We don’t know for certainty, but it’s a safe bet that there are at least as many emotions as there are words for them! We’ve only listed the six (or seven, if you count contempt) basic emotions here – emotions that are deemed universal since they are expressed in roughly the same way on our faces regardless of culture and cause similar bodily and neurological activation signatures. You may have thought of emotions such as embarrassment, jealousy, love or envy as other emotions not listed as being ‘basic’ or universal. Different cultures, and the language they use to describe emotions adds so many more different emotions and feeling states that don’t necessarily have a direct equivalent in English. The German word Schadenfreude, for example (which literally means ‘harm/damage-joy’) is an emotional state experienced when we see others – usually those we envy or dislike, experience some form of misfortune. Our language – and the words we have, influences the many varieties, and intensities of our emotional experiences and expressions.
Since emotions are psychological responses systems, they influence our thought and emotions in a variety of ways. For instance, how we feel about a certain issue influencing how favourable we evaluate the merits (and demerits) of arguments made about a certain issue. This partly explains why getting people to change their views on matters such as politics and religion are so difficult. There is a strong emotional investment in such issues, and they are unlikely to be swayed by facts or reason. Our decisions are also influenced by emotion – we tend to be fairly risk adverse in general, and rely on our emotions to warn us about possible threats before making a decision. Emotions also have a direct and strong influence on our actions – you might recall times in which you acted on the spur of emotion, were startled because of a sudden loud noise, or lost your temper while driving. In such situations, emotions are meant to trigger impulsivity and reactivity – helping us respond quickly in the interest of our safety and survival.
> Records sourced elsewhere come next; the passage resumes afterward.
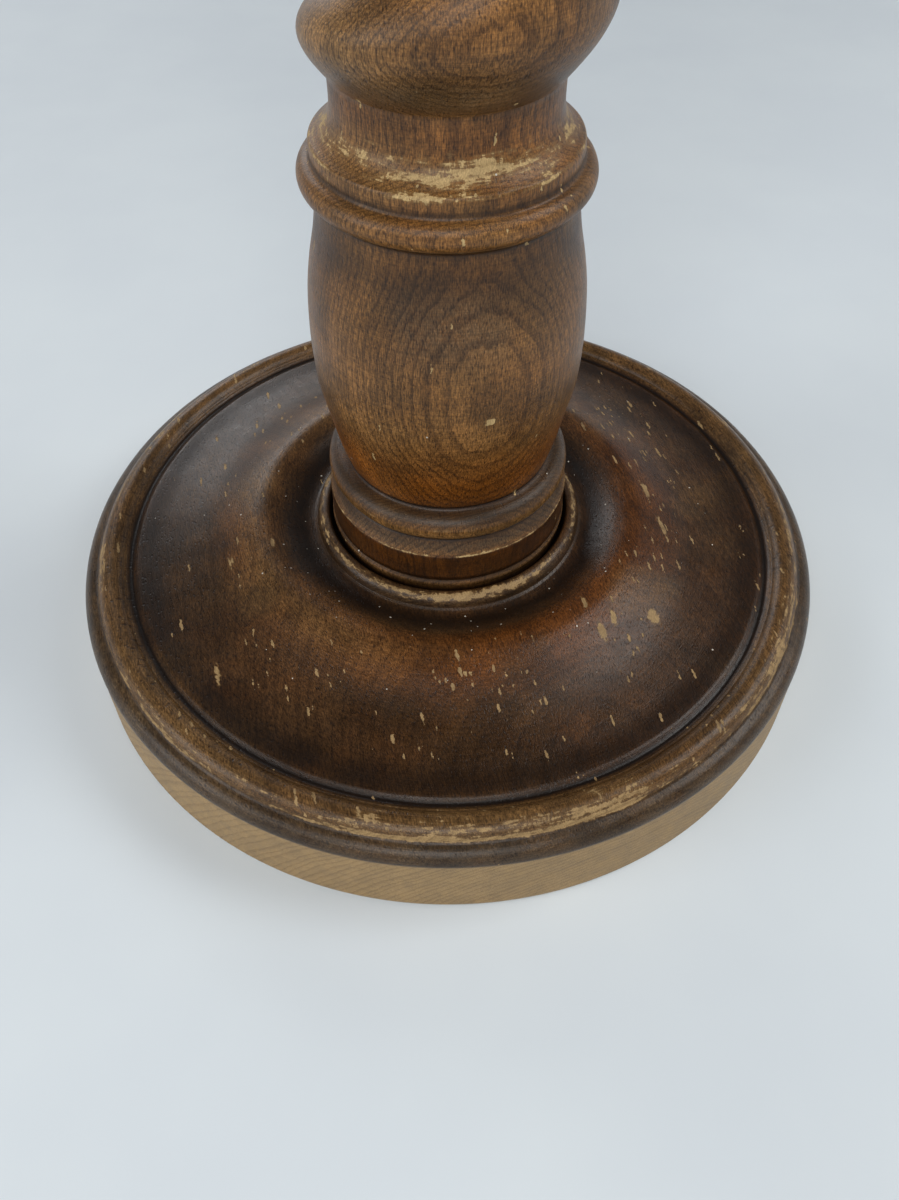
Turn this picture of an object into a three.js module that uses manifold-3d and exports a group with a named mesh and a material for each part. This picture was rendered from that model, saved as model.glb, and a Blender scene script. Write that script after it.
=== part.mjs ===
// Tilt-top occasional table: a round top on a barley-twist pedestal with a turned base.
// Millimetres, +Z up, origin at the centre of the base's underside. The top's hinge runs along X,
// near the front (-Y) edge of the block on the column, and its catch is at the back (+Y).
import * as THREE from 'three';
import { mergeVertices } from 'three/addons/utils/BufferGeometryUtils.js';
import Module from 'manifold-3d';

const wasm = await Module();
wasm.setup();

// ---- driving dimensions ----
const TABLE_HEIGHT = 600;
const GLUE_GAP = 0.1;
const FIT_GAP = 0.3;

const BASE_RADIUS = 127;
const BASE_RECESS_RADIUS = 104;
const BASE_RECESS_DEPTH = 4;
const SOCKET_RADIUS = 39.6;
const SOCKET_FLOOR_Z = 37;

const TENON_RADIUS = 19;
const MORTISE_RADIUS = TENON_RADIUS + FIT_GAP;
const SHAFT_SEGMENTS = 24;
const BASE_SEGMENTS = 48;
const TOP_SEGMENTS = 56;

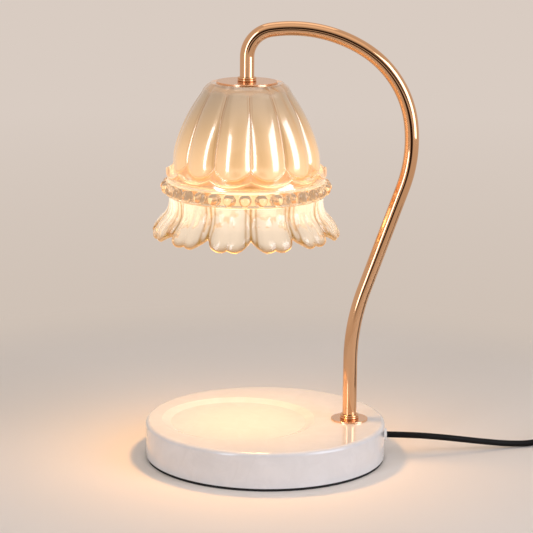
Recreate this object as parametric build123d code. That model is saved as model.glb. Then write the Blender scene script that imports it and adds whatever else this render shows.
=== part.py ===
from build123d import *
import os
from math import atan2, cos, degrees, pi, radians, sin, sqrt, tan

# Candle warmer lamp: a round marble base with a shallow candle dish, a bent metal tube that
# rises beside it and hooks over, and a moulded glass flower shade with a GU10 bulb that shines
# down on the candle. The lead leaves the base's side and carries a rotary dimmer, a tied coil
# and a two-blade plug. Millimetres, +Z up. The origin is the centre of the base, on the table;
# +X points from there to the arm's foot, and the lamp faces -Y.

os.makedirs("parts", exist_ok=True)

# ------------------------------------------------------------------ driving dimensions (mm)
# Base
base_radius = 85.0
slab_thickness = 25.0
slab_edge_round = 3.0
pad_thickness = 2.0
pad_inset = 0.6
dish_rim = 11.25  # flat rim between the dish and the slab's edge, away from the arm
dish_foot_gap = 24.25  # from the dish's edge to the tube's centre
dish_border = 6.5
dish_depth = 2.2

# Arm: a bent tube, followed from the foot to the head
tube_diameter = 10.0
tube_wall = 1.0
arm_foot_inset = 25.3  # from the slab's edge to the tube's centre
arm_upright = 43.2  # straight length above the base
lean_radius = 155.0
lean_angle = 19.34
slope_length = 77.7
back_bends = [(98.9, 26.07), (70.85, 51.5), (94.9, 40.79)]  # (radius, degrees), turning back
crook_radius = 19.0
arm_drop = 30.9  # straight length after the crook, down to the tube's lower end

# Foot hardware
flange_diameter = 26.2
flange_thickness = 1.2
flange_round = 0.4
foot_collar_diameter = 13.4
foot_collar_height = 3.0
tube_hole_clearance = 0.25  # radial, in the marble and in the glass
foot_clamp_thickness = 7.0  # marble left under the flange
nut_pocket_radius = 18.0
foot_washer_diameter = 20.0
foot_washer_thickness = 1.5
lock_washer_diameter = 17.0
lock_washer_thickness = 1.0
lock_washer_teeth = 12
nut_across_flats = 14.0
nut_height = 4.0
nut_corner_cut = 0.35  # how far its chamfers reach in from the corners
tube_end_proud = 1.5  # tube standing past each nut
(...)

As impulsive and reactive emotions tend to be – you can exert some form of control over them. You can choose not to react on impulse to say, feelings of anger. Cultivating the ability to do so, however, takes practice. Effective healthy management of one’s emotions is not simply suppressing (i.e. ‘bottling up’) our emotions. Rather, we take the necessary steps and approaches to regulate our emotions – choosing the best approach to how we respond to emotions as and when they arise. Learning how to regulate your emotions is part of being emotionally intelligent. Some new research also suggests that practices such as cultivating mindfulness can help individuals be more aware of, and able to respond appropriately to emotions as and when they arise.